TASK GOAL: Repeat every line below exactly as it reads.
═════ STORED DATA ═════
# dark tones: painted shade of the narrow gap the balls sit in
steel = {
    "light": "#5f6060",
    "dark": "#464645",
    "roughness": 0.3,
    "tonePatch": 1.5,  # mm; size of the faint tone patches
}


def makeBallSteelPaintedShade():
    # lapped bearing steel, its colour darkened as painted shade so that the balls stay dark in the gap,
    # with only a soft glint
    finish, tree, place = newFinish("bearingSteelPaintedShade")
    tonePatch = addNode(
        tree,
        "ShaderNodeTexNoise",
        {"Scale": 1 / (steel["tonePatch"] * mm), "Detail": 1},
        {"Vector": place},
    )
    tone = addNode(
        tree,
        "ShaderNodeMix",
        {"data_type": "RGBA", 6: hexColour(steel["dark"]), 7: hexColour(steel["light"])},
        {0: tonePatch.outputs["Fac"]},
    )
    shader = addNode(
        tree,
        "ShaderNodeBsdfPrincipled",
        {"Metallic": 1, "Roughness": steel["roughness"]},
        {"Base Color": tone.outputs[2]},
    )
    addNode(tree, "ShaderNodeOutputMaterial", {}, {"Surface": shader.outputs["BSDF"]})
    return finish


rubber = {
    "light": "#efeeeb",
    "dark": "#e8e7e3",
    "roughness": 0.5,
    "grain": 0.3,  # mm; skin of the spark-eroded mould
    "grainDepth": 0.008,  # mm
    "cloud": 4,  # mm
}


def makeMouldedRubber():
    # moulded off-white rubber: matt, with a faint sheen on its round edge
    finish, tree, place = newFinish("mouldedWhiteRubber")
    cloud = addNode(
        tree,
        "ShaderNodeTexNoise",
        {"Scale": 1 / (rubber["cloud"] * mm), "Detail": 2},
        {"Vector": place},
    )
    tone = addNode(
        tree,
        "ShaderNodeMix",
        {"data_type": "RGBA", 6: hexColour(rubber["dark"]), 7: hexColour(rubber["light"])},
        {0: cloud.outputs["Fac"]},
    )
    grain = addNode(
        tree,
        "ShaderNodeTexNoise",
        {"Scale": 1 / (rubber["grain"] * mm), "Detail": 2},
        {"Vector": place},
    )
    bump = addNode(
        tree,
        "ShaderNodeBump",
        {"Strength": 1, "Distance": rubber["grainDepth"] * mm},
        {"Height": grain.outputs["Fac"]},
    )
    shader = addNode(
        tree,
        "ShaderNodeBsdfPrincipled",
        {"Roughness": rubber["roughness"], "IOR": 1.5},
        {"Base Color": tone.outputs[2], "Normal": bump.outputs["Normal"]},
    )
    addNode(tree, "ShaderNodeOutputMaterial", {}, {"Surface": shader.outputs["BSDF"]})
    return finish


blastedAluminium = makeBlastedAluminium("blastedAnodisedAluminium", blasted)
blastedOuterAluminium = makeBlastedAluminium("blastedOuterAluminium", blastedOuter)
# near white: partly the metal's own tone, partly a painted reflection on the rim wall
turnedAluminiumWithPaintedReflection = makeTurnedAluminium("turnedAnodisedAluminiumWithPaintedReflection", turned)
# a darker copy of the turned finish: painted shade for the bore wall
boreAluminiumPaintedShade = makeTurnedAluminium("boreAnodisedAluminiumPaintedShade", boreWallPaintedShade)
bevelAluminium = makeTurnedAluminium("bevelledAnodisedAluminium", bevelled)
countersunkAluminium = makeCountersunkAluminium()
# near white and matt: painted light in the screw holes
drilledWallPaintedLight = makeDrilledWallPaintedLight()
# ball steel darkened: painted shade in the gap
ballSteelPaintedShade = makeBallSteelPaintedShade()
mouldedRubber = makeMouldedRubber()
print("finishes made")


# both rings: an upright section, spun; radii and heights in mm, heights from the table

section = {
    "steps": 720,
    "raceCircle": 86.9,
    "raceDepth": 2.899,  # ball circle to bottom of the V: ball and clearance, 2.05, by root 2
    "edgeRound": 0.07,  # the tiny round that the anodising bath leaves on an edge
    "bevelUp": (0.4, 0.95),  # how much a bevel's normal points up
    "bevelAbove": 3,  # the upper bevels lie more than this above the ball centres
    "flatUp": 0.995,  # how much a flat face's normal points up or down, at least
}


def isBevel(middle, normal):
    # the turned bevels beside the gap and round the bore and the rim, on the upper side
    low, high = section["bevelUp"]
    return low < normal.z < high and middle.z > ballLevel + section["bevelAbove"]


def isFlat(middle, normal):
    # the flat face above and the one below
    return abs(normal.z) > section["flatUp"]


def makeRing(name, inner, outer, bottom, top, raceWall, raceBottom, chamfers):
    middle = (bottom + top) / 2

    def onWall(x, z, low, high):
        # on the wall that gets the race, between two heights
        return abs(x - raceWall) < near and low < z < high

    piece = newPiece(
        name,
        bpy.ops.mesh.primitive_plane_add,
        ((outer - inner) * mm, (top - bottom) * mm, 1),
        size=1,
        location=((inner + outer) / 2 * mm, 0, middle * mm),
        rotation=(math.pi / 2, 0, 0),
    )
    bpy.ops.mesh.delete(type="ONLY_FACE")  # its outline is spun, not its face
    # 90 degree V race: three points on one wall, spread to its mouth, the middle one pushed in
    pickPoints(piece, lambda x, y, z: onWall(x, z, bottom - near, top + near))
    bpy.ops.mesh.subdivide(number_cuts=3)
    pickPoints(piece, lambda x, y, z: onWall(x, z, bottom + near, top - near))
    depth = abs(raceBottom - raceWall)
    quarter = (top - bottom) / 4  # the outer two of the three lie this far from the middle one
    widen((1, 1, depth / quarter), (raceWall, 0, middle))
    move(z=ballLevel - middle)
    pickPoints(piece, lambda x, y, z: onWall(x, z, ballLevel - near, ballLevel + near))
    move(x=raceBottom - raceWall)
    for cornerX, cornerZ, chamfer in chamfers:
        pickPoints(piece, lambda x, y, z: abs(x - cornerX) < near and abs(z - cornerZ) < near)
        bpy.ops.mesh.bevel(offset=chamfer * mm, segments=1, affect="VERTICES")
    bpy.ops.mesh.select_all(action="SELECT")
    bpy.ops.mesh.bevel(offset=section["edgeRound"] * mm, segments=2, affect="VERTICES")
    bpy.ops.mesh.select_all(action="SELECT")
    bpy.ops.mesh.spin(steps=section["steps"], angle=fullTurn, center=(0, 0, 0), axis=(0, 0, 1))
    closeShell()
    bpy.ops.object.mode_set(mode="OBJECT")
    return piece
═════
TASK OUTPUT:
# dark tones: painted shade of the narrow gap the balls sit in
steel = {
    "light": "#5f6060",
    "dark": "#464645",
    "roughness": 0.3,
    "tonePatch": 1.5,  # mm; size of the faint tone patches
}


def makeBallSteelPaintedShade():
    # lapped bearing steel, its colour darkened as painted shade so that the balls stay dark in the gap,
    # with only a soft glint
    finish, tree, place = newFinish("bearingSteelPaintedShade")
    tonePatch = addNode(
        tree,
        "ShaderNodeTexNoise",
        {"Scale": 1 / (steel["tonePatch"] * mm), "Detail": 1},
        {"Vector": place},
    )
    tone = addNode(
        tree,
        "ShaderNodeMix",
        {"data_type": "RGBA", 6: hexColour(steel["dark"]), 7: hexColour(steel["light"])},
        {0: tonePatch.outputs["Fac"]},
    )
    shader = addNode(
        tree,
        "ShaderNodeBsdfPrincipled",
        {"Metallic": 1, "Roughness": steel["roughness"]},
        {"Base Color": tone.outputs[2]},
    )
    addNode(tree, "ShaderNodeOutputMaterial", {}, {"Surface": shader.outputs["BSDF"]})
    return finish


rubber = {
    "light": "#efeeeb",
    "dark": "#e8e7e3",
    "roughness": 0.5,
    "grain": 0.3,  # mm; skin of the spark-eroded mould
    "grainDepth": 0.008,  # mm
    "cloud": 4,  # mm
}


def makeMouldedRubber():
    # moulded off-white rubber: matt, with a faint sheen on its round edge
    finish, tree, place = newFinish("mouldedWhiteRubber")
    cloud = addNode(
        tree,
        "ShaderNodeTexNoise",
        {"Scale": 1 / (rubber["cloud"] * mm), "Detail": 2},
        {"Vector": place},
    )
    tone = addNode(
        tree,
        "ShaderNodeMix",
        {"data_type": "RGBA", 6: hexColour(rubber["dark"]), 7: hexColour(rubber["light"])},
        {0: cloud.outputs["Fac"]},
    )
    grain = addNode(
        tree,
        "ShaderNodeTexNoise",
        {"Scale": 1 / (rubber["grain"] * mm), "Detail": 2},
        {"Vector": place},
    )
    bump = addNode(
        tree,
        "ShaderNodeBump",
        {"Strength": 1, "Distance": rubber["grainDepth"] * mm},
        {"Height": grain.outputs["Fac"]},
    )
    shader = addNode(
        tree,
        "ShaderNodeBsdfPrincipled",
        {"Roughness": rubber["roughness"], "IOR": 1.5},
        {"Base Color": tone.outputs[2], "Normal": bump.outputs["Normal"]},
    )
    addNode(tree, "ShaderNodeOutputMaterial", {}, {"Surface": shader.outputs["BSDF"]})
    return finish


blastedAluminium = makeBlastedAluminium("blastedAnodisedAluminium", blasted)
blastedOuterAluminium = makeBlastedAluminium("blastedOuterAluminium", blastedOuter)
# near white: partly the metal's own tone, partly a painted reflection on the rim wall
turnedAluminiumWithPaintedReflection = makeTurnedAluminium("turnedAnodisedAluminiumWithPaintedReflection", turned)
# a darker copy of the turned finish: painted shade for the bore wall
boreAluminiumPaintedShade = makeTurnedAluminium("boreAnodisedAluminiumPaintedShade", boreWallPaintedShade)
bevelAluminium = makeTurnedAluminium("bevelledAnodisedAluminium", bevelled)
countersunkAluminium = makeCountersunkAluminium()
# near white and matt: painted light in the screw holes
drilledWallPaintedLight = makeDrilledWallPaintedLight()
# ball steel darkened: painted shade in the gap
ballSteelPaintedShade = makeBallSteelPaintedShade()
mouldedRubber = makeMouldedRubber()
print("finishes made")


# both rings: an upright section, spun; radii and heights in mm, heights from the table

section = {
    "steps": 720,
    "raceCircle": 86.9,
    "raceDepth": 2.899,  # ball circle to bottom of the V: ball and clearance, 2.05, by root 2
    "edgeRound": 0.07,  # the tiny round that the anodising bath leaves on an edge
    "bevelUp": (0.4, 0.95),  # how much a bevel's normal points up
    "bevelAbove": 3,  # the upper bevels lie more than this above the ball centres
    "flatUp": 0.995,  # how much a flat face's normal points up or down, at least
}


def isBevel(middle, normal):
    # the turned bevels beside the gap and round the bore and the rim, on the upper side
    low, high = section["bevelUp"]
    return low < normal.z < high and middle.z > ballLevel + section["bevelAbove"]


def isFlat(middle, normal):
    # the flat face above and the one below
    return abs(normal.z) > section["flatUp"]


def makeRing(name, inner, outer, bottom, top, raceWall, raceBottom, chamfers):
    middle = (bottom + top) / 2

    def onWall(x, z, low, high):
        # on the wall that gets the race, between two heights
        return abs(x - raceWall) < near and low < z < high

    piece = newPiece(
        name,
        bpy.ops.mesh.primitive_plane_add,
        ((outer - inner) * mm, (top - bottom) * mm, 1),
        size=1,
        location=((inner + outer) / 2 * mm, 0, middle * mm),
        rotation=(math.pi / 2, 0, 0),
    )
    bpy.ops.mesh.delete(type="ONLY_FACE")  # its outline is spun, not its face
    # 90 degree V race: three points on one wall, spread to its mouth, the middle one pushed in
    pickPoints(piece, lambda x, y, z: onWall(x, z, bottom - near, top + near))
    bpy.ops.mesh.subdivide(number_cuts=3)
    pickPoints(piece, lambda x, y, z: onWall(x, z, bottom + near, top - near))
    depth = abs(raceBottom - raceWall)
    quarter = (top - bottom) / 4  # the outer two of the three lie this far from the middle one
    widen((1, 1, depth / quarter), (raceWall, 0, middle))
    move(z=ballLevel - middle)
    pickPoints(piece, lambda x, y, z: onWall(x, z, ballLevel - near, ballLevel + near))
    move(x=raceBottom - raceWall)
    for cornerX, cornerZ, chamfer in chamfers:
        pickPoints(piece, lambda x, y, z: abs(x - cornerX) < near and abs(z - cornerZ) < near)
        bpy.ops.mesh.bevel(offset=chamfer * mm, segments=1, affect="VERTICES")
    bpy.ops.mesh.select_all(action="SELECT")
    bpy.ops.mesh.bevel(offset=section["edgeRound"] * mm, segments=2, affect="VERTICES")
    bpy.ops.mesh.select_all(action="SELECT")
    bpy.ops.mesh.spin(steps=section["steps"], angle=fullTurn, center=(0, 0, 0), axis=(0, 0, 1))
    closeShell()
    bpy.ops.object.mode_set(mode="OBJECT")
    return piece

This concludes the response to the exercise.